(Object modeling scripts)
━━━

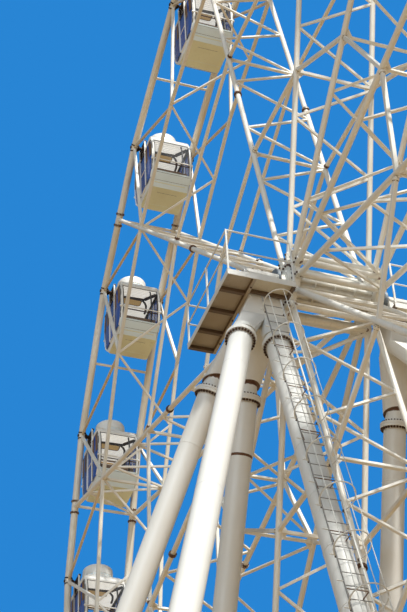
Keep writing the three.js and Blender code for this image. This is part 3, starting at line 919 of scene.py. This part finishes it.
def cabin_rail(shape, turn):
    """The white rail outside the long side's pane, with its round end plates."""
    cross_pipe(shape, turn * 0.864, 0.61, CABIN_RAIL, 0.0195, cabin_white, 10)
    bar = turn * (profile_at(CABIN_RAIL) - 0.035)
    cross_pipe(shape, bar, 0.54, CABIN_RAIL - 0.07, 0.017, trim_brown)
    end_plate = [(0, 0.036), (0.042, 0.036), (0.052, 0.026)]
    for y in (-0.6, 0.6):
        turned(shape, (turn * 0.83, y, CABIN_RAIL), X * turn, end_plate, 14, cabin_white)


def cabin_end(shape, side):
    """One end: two posts that carry the hanger, bulging blue panes, and a kick band at the foot."""
    y = side * CABIN_WIDE

    def edge(turn, back, out, z):
        return Vector((turn * (profile_at(z) - back), y + side * out, z))

    def at(x, out, z):
        return Vector((x, y + side * out, z))

    def panel(outline, thick, paint, rust=0.0):
        loft(shape, [outline, [corner - Y * (side * thick) for corner in outline]], paint, rust)

    for turn in (-1, 1):
        rings = []
        for z in END_LEVELS:
            corner, inner = edge(turn, 0.06, -0.01, z), at(turn * 0.255, 0.012, z)
            belly = (corner + inner) / 2 + Vector((turn * 0.02, side * 0.035, 0))
            back = Y * (side * -0.008)
            rings.append([corner, belly, inner, inner + back, belly + back, corner + back])
        loft(shape, rings, pane_blue, 0.0, OPEN)
        top = CABIN_HEAD - 0.03
        blind = [edge(turn, 0.09, 0.02, z) for z in (top, -0.6, -0.95)]
        panel(blind + [at(turn * 0.33, 0.035, z) for z in (-0.95, top)], 0.006, seat_brown)
        post = [at(turn * 0.24, 0.018, z) for z in (0.14, CABIN_HEAD, -0.9, -1.4, -1.72)]
        pipe(shape, post, 0.026, cabin_white, 10)
        seal = [at(turn * 0.29, 0.012, z) for z in (CABIN_HEAD - 0.02, -0.9, -1.4, CABIN_END_FOOT)]
        pipe(shape, seal, 0.012, seal_rubber, 8)
        pipe(shape, [edge(turn, 0.05, -0.002, z) for z in END_LEVELS], 0.02, cabin_white, 8)
    door = [at(-CABIN_DOOR_HALF, 0.004, CABIN_HEAD), at(CABIN_DOOR_HALF, 0.004, CABIN_HEAD),
            at(CABIN_DOOR_HALF, 0.004, CABIN_END_FOOT), at(-CABIN_DOOR_HALF, 0.004, CABIN_END_FOOT)]
    panel(door, 0.012, pane_blue)
    top = CABIN_HEAD - 0.01
    bars = ((top, profile_at(top) - 0.05, 0.02, seal_rubber), (-1.0, 0.22, 0.014, cabin_white),
            (CABIN_END_FOOT, 0.22, 0.02, cabin_white))
    for z, reach, radius, paint in bars:
        pipe(shape, [at(-reach, 0.008, z), at(reach, 0.008, z)], radius, paint, 8)
    kick = [edge(-1, 0.03, 0, -1.76), edge(1, 0.03, 0, -1.76),
            edge(1, 0.03, -0.012, -1.94), edge(-1, 0.03, -0.012, -1.94)]
    panel(kick, 0.01, cabin_white, 0.2)
    cabin_hanger(shape, side)


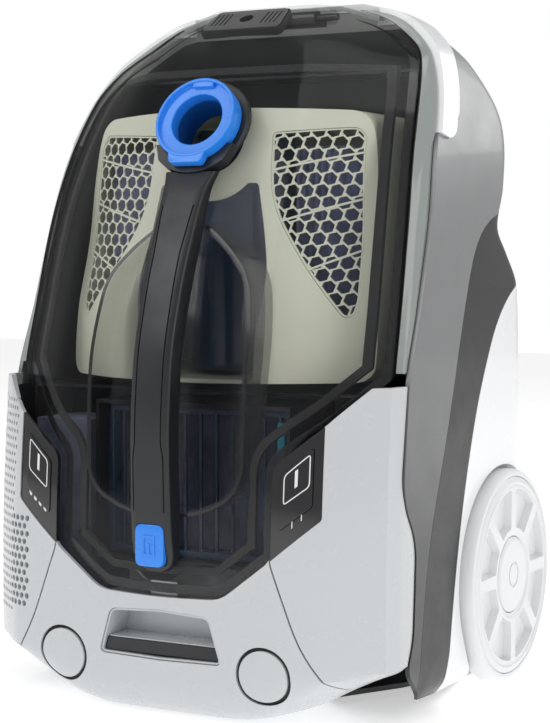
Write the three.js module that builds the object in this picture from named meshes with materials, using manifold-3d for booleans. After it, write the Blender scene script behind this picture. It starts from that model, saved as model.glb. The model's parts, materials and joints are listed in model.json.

━━━

→ **Goal**
In this exercise, copy only the lines from the opening line of the material through the line where "loft(shape, [outline, [corner" appears.

→ **Written answer**
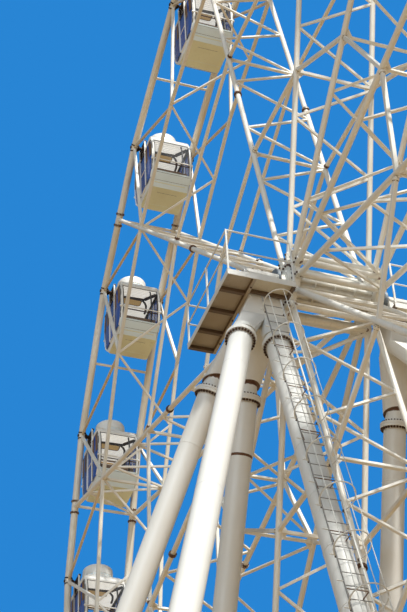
Keep writing the three.js and Blender code for this image. This is part 3, starting at line 919 of scene.py. This part finishes it.
def cabin_rail(shape, turn):
    """The white rail outside the long side's pane, with its round end plates."""
    cross_pipe(shape, turn * 0.864, 0.61, CABIN_RAIL, 0.0195, cabin_white, 10)
    bar = turn * (profile_at(CABIN_RAIL) - 0.035)
    cross_pipe(shape, bar, 0.54, CABIN_RAIL - 0.07, 0.017, trim_brown)
    end_plate = [(0, 0.036), (0.042, 0.036), (0.052, 0.026)]
    for y in (-0.6, 0.6):
        turned(shape, (turn * 0.83, y, CABIN_RAIL), X * turn, end_plate, 14, cabin_white)


def cabin_end(shape, side):
    """One end: two posts that carry the hanger, bulging blue panes, and a kick band at the foot."""
    y = side * CABIN_WIDE

    def edge(turn, back, out, z):
        return Vector((turn * (profile_at(z) - back), y + side * out, z))

    def at(x, out, z):
        return Vector((x, y + side * out, z))

    def panel(outline, thick, paint, rust=0.0):
        loft(shape, [outline, [corner - Y * (side * thick) for corner in outline]], paint, rust)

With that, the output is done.